Zira, Sivasspor'un kadro eksikliklerini iyi etüt edip, merkezde bu üstünlüğü kurmak Rizespor'un hücum planının neredeyse tümünde etkiliydi. Öte yandan, hem Hadziahmetovic, hem de Olawoyin ve Varesanovic bu oyun yapısına çok pozitif hizmet eden bir yapıyla tandemlendi. Ancak, özellikle ikinci yarıda oyuna ortak olduktan sonra Sivasspor'un belini kırmak için oyuna yapacağı hamleler hareketten çok bireysel beceri ve kapalı savunmayı açmak yönünde olmalıydı. Olawoyin'i iç kenardan ziyade daha merkeze yanaştırarak, oyuncunun yaratıcılığından ve blokları bağlayıcı özelliğinden faydalanarak atağın yönünü sıklıkla değiştirmek, hücum mobilizasyonu edinerek Sivasspor'un merkezdeki yoğunluğunu kırmak daha doğru bir plan olurdu. Zira sonradan oyuna dahil olan Akintola ve Jurecka'yı da ortada oluşacak alana hareketliliklerini sağlayarak skora daha yaklaştırabilirdi.

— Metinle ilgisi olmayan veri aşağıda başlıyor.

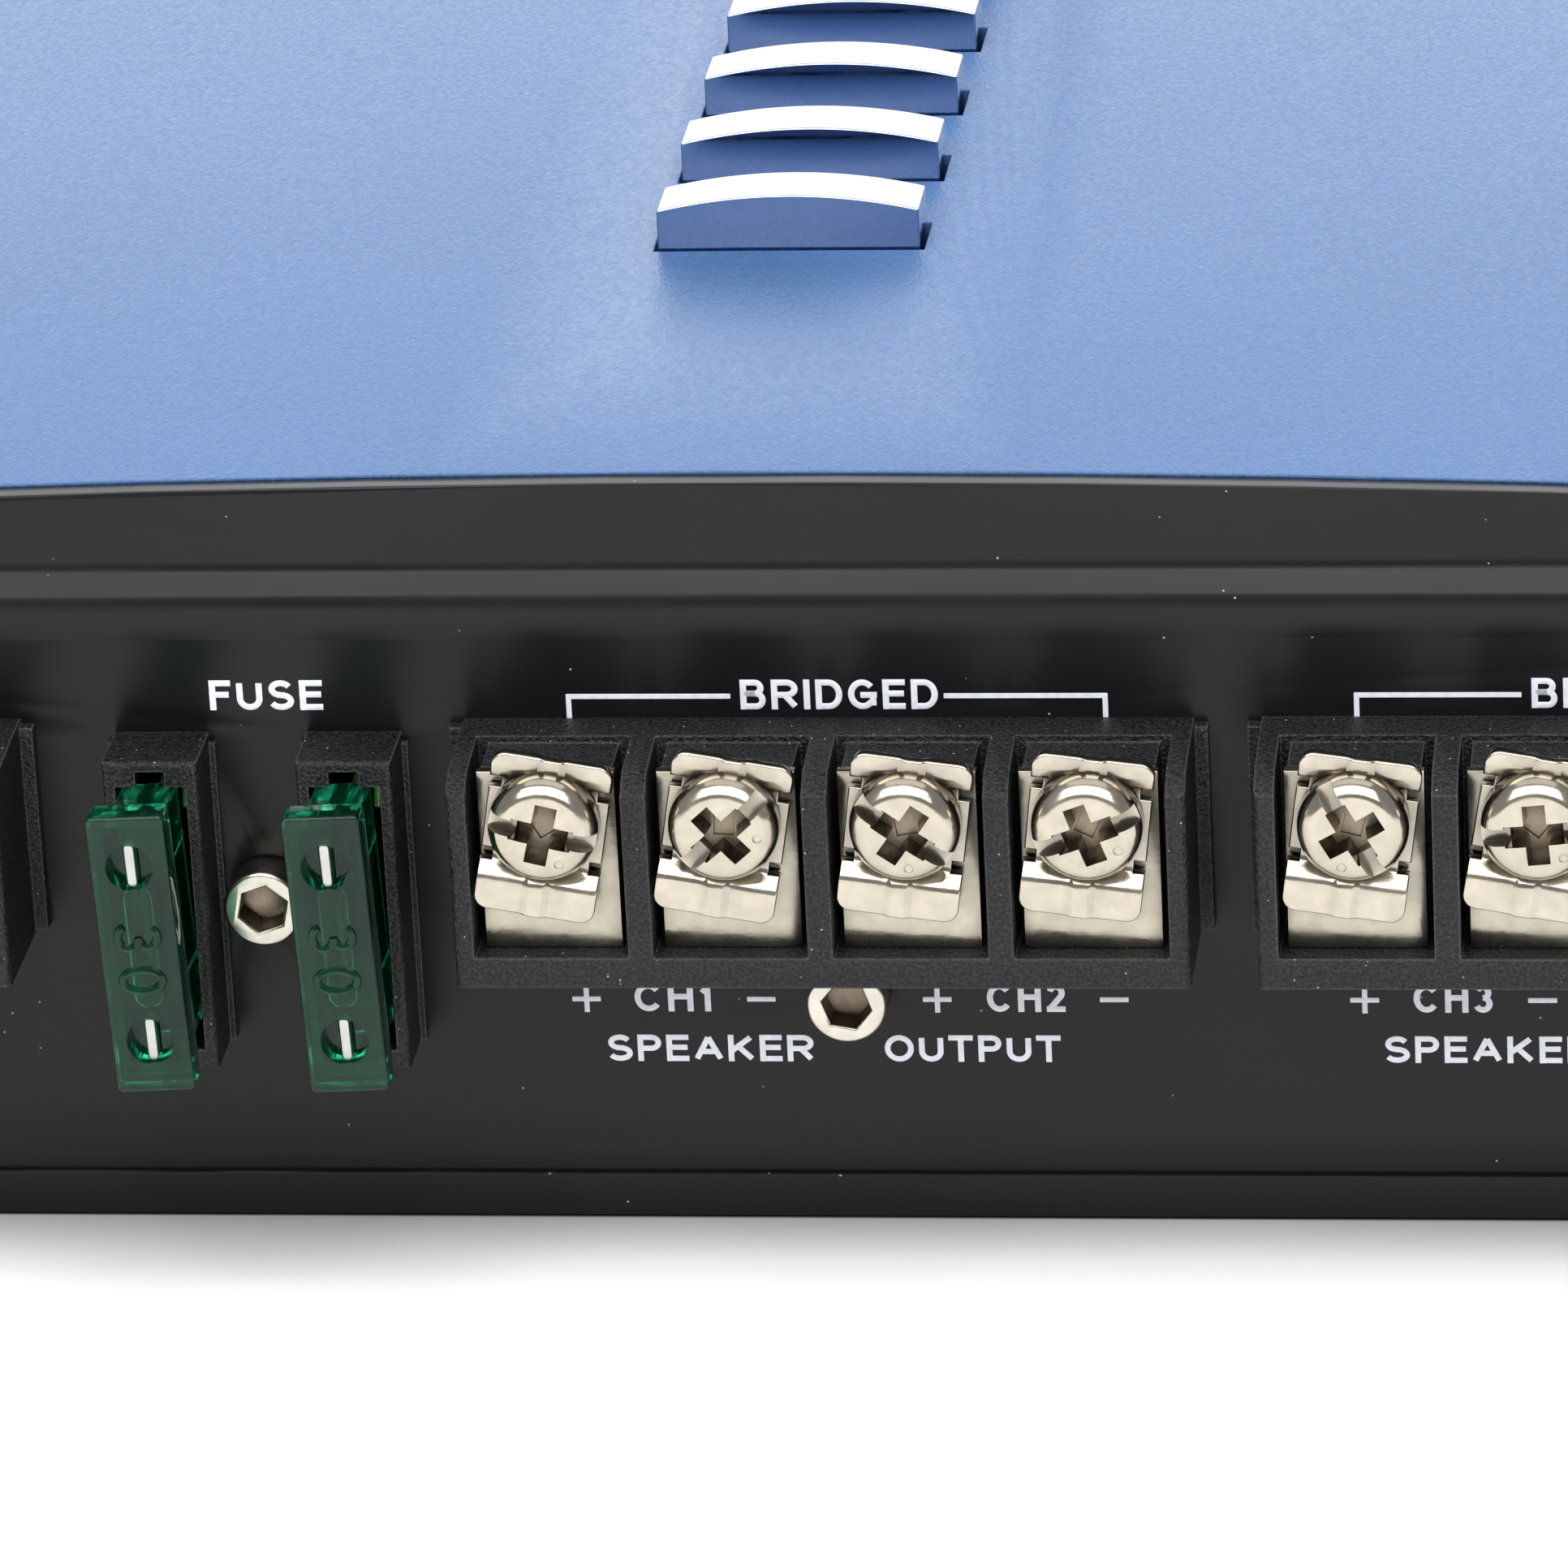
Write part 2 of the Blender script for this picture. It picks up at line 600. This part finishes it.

Hocanın tercihlerinden ayrı olarak, Sivasspor deplasmanı sezonun bu bölümüne denk gelmesi bakımından hayli şanslı bir deplasman... Hem hava şartlarının iyi olduğu, hem de Sivasspor'un eksiklerinin hadsafhada olduğu bir maç olması bakımından bu maç, İlhan Palut için bir kırılma temsil edebilirdi. Ancak hem oyuncuları, hem hocayı tebrik ediyor, Sivasspor'a ve Çaykur Rizespor'a maçı stadyumda izlemiş birisi olarak şahsım adına teşekkür ediyorum.